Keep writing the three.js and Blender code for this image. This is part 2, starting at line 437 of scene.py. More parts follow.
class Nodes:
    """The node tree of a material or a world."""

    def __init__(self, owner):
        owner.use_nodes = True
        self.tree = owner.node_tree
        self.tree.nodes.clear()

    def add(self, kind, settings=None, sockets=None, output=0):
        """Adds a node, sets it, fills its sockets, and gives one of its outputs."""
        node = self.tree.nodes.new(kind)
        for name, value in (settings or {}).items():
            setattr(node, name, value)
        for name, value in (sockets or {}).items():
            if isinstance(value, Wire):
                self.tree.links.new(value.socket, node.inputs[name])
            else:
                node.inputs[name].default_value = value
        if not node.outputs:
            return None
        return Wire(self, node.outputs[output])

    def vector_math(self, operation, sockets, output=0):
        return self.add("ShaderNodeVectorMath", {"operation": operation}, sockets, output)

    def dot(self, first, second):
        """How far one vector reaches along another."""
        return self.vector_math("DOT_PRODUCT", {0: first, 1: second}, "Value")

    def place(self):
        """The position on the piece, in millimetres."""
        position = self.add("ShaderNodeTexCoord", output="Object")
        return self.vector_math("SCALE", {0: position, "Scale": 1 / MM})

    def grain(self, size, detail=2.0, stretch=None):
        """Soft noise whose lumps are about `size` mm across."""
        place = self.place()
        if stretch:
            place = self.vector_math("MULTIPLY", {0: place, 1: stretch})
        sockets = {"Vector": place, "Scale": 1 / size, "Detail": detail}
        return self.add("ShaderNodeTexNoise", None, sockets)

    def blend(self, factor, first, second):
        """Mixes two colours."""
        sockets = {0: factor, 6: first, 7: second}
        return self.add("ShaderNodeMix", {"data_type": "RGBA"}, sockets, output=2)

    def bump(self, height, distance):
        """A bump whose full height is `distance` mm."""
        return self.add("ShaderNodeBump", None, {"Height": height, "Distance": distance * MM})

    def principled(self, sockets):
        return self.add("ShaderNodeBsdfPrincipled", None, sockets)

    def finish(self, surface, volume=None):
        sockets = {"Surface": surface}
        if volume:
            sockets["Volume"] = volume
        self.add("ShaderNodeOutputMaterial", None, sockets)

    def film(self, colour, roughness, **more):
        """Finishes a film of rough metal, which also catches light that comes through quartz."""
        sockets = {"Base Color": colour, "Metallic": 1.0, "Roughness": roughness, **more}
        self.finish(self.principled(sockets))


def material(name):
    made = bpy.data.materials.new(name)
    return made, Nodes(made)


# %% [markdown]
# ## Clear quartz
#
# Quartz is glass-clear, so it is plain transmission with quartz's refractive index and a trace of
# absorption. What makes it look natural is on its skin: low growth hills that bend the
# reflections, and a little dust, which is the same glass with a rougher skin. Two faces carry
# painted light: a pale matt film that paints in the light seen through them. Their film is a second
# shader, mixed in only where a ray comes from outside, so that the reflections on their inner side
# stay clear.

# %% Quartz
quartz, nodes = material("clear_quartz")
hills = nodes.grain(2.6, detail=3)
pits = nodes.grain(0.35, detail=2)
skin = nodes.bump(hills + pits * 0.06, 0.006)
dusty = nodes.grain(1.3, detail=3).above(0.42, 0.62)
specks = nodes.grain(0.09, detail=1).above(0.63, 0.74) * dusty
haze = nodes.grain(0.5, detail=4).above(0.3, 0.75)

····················

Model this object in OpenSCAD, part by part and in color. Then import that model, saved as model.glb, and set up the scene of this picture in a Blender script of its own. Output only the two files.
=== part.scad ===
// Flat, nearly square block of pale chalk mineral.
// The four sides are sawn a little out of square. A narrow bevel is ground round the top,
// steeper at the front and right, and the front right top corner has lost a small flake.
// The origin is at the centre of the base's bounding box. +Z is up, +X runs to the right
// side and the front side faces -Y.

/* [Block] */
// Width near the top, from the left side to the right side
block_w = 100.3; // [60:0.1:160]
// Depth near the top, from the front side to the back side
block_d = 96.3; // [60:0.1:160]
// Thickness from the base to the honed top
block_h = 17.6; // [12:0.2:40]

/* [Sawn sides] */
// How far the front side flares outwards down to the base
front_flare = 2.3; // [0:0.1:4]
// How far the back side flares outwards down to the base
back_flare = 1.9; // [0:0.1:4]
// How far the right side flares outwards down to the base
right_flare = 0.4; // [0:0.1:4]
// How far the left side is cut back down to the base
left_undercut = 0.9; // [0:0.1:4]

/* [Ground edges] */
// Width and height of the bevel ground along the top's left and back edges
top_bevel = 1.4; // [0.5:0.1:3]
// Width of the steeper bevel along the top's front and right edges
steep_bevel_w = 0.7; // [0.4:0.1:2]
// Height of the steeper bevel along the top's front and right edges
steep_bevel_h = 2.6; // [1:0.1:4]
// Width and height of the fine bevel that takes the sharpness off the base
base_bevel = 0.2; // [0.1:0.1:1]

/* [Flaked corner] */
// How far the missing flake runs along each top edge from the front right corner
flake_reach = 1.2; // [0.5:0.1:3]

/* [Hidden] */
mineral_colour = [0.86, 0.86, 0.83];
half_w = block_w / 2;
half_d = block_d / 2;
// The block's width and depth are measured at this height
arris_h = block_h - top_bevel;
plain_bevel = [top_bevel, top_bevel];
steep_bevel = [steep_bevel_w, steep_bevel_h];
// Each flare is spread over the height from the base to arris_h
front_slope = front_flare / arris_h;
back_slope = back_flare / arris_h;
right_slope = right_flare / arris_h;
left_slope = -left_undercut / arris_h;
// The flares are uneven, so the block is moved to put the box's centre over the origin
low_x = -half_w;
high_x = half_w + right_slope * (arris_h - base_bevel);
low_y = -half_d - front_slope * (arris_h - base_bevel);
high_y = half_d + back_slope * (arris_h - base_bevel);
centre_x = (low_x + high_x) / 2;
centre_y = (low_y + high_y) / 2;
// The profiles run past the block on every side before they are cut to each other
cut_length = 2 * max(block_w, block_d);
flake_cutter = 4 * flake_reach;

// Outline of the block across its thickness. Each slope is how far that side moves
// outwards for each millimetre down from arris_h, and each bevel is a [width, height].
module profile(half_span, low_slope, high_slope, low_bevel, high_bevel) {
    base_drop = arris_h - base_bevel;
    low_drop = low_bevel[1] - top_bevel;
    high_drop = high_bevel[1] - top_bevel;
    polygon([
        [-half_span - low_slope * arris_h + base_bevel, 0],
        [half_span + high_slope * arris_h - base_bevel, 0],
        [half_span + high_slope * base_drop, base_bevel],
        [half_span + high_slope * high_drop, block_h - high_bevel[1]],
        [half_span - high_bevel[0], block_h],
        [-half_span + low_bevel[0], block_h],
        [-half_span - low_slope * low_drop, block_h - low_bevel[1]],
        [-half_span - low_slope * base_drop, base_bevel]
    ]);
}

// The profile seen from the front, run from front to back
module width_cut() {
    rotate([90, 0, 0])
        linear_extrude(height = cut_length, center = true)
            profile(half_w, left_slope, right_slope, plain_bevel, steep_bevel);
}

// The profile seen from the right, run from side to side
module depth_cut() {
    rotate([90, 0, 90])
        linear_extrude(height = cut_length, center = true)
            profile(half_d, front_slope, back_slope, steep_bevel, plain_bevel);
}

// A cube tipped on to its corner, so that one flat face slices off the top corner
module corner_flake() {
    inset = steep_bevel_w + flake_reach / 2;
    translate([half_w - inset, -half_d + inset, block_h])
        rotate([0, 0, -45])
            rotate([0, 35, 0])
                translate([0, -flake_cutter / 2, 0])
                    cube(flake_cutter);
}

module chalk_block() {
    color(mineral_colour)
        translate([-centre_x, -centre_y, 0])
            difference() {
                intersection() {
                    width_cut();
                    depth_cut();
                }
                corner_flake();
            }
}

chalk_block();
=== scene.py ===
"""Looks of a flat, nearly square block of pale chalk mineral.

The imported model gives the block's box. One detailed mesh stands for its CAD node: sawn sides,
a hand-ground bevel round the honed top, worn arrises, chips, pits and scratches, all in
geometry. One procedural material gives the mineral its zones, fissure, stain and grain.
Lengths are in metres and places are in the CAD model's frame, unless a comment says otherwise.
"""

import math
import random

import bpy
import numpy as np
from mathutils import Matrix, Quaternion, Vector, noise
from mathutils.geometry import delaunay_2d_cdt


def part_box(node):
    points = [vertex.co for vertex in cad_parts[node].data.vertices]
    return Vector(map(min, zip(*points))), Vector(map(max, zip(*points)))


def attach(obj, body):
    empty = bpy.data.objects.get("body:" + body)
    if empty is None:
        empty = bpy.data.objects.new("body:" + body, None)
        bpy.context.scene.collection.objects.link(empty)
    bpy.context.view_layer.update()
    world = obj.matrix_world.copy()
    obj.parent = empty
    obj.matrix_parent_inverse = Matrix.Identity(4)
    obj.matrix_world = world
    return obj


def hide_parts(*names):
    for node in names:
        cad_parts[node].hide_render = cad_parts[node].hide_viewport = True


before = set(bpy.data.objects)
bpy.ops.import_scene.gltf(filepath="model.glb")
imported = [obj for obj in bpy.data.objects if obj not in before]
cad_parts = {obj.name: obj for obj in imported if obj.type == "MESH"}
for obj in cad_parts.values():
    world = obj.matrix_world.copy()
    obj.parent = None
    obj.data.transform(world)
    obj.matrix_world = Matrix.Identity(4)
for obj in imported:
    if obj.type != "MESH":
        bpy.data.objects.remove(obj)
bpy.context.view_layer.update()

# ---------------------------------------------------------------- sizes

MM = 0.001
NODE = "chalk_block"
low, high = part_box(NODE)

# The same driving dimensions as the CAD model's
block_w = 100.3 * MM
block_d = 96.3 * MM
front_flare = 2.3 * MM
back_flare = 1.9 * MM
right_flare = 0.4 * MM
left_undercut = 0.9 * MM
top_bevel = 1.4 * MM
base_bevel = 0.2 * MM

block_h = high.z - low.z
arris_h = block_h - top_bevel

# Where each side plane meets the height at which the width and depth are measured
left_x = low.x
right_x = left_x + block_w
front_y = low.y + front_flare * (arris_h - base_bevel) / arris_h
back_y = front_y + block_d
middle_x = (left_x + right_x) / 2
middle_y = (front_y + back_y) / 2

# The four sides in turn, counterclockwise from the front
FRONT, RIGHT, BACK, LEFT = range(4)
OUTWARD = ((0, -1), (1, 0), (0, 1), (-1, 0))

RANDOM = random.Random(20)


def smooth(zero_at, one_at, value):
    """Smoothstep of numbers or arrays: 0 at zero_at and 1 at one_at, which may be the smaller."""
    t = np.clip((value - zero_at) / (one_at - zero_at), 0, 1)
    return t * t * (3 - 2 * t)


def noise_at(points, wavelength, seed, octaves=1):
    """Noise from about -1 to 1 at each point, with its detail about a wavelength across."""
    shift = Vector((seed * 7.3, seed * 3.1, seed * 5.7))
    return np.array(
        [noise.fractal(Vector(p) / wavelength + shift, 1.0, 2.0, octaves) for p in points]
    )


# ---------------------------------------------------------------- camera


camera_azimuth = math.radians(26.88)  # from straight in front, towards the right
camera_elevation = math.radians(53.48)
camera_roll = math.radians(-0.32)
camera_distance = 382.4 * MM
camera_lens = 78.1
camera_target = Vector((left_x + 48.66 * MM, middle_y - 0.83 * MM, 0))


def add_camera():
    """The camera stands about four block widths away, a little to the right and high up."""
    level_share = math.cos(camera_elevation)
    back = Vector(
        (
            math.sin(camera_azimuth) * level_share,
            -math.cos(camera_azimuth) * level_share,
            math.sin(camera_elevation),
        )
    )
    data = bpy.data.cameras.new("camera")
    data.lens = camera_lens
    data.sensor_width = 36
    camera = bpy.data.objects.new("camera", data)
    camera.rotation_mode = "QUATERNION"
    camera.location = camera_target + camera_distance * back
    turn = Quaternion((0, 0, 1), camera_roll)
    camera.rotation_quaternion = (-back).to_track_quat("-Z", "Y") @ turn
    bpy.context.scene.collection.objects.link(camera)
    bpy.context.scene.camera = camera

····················

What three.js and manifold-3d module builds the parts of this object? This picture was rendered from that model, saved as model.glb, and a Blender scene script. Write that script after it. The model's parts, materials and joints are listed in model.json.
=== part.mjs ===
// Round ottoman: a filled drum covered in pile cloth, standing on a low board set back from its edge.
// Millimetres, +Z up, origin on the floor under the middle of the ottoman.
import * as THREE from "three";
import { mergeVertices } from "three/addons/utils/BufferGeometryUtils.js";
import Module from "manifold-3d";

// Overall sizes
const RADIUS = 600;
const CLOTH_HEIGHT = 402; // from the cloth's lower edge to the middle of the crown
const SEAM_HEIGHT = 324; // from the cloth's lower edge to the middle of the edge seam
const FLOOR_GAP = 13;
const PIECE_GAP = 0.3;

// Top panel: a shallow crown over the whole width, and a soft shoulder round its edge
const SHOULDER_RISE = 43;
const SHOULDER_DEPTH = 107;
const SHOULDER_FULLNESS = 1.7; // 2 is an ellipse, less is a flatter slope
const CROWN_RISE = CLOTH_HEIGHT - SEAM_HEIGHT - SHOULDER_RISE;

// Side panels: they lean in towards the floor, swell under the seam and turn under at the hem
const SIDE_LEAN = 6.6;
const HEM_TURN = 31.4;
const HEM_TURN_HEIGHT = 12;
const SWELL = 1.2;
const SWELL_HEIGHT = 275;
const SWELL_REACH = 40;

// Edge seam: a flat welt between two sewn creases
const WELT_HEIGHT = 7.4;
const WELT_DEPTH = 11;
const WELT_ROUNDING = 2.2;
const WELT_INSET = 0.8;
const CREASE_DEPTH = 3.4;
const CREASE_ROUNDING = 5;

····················

■ **To be done**
Reproduce, exactly as written, the stretch of lines whose first line is the one with "rotate([90, 0, 90])" and whose last line is the one with "obj.parent = empty".

■ **Task result**
    rotate([90, 0, 90])
        linear_extrude(height = cut_length, center = true)
            profile(half_d, front_slope, back_slope, steep_bevel, plain_bevel);
}

// A cube tipped on to its corner, so that one flat face slices off the top corner
module corner_flake() {
    inset = steep_bevel_w + flake_reach / 2;
    translate([half_w - inset, -half_d + inset, block_h])
        rotate([0, 0, -45])
            rotate([0, 35, 0])
                translate([0, -flake_cutter / 2, 0])
                    cube(flake_cutter);
}

module chalk_block() {
    color(mineral_colour)
        translate([-centre_x, -centre_y, 0])
            difference() {
                intersection() {
                    width_cut();
                    depth_cut();
                }
                corner_flake();
            }
}

chalk_block();
=== scene.py ===
"""Looks of a flat, nearly square block of pale chalk mineral.

The imported model gives the block's box. One detailed mesh stands for its CAD node: sawn sides,
a hand-ground bevel round the honed top, worn arrises, chips, pits and scratches, all in
geometry. One procedural material gives the mineral its zones, fissure, stain and grain.
Lengths are in metres and places are in the CAD model's frame, unless a comment says otherwise.
"""

import math
import random

import bpy
import numpy as np
from mathutils import Matrix, Quaternion, Vector, noise
from mathutils.geometry import delaunay_2d_cdt


def part_box(node):
    points = [vertex.co for vertex in cad_parts[node].data.vertices]
    return Vector(map(min, zip(*points))), Vector(map(max, zip(*points)))


def attach(obj, body):
    empty = bpy.data.objects.get("body:" + body)
    if empty is None:
        empty = bpy.data.objects.new("body:" + body, None)
        bpy.context.scene.collection.objects.link(empty)
    bpy.context.view_layer.update()
    world = obj.matrix_world.copy()
    obj.parent = empty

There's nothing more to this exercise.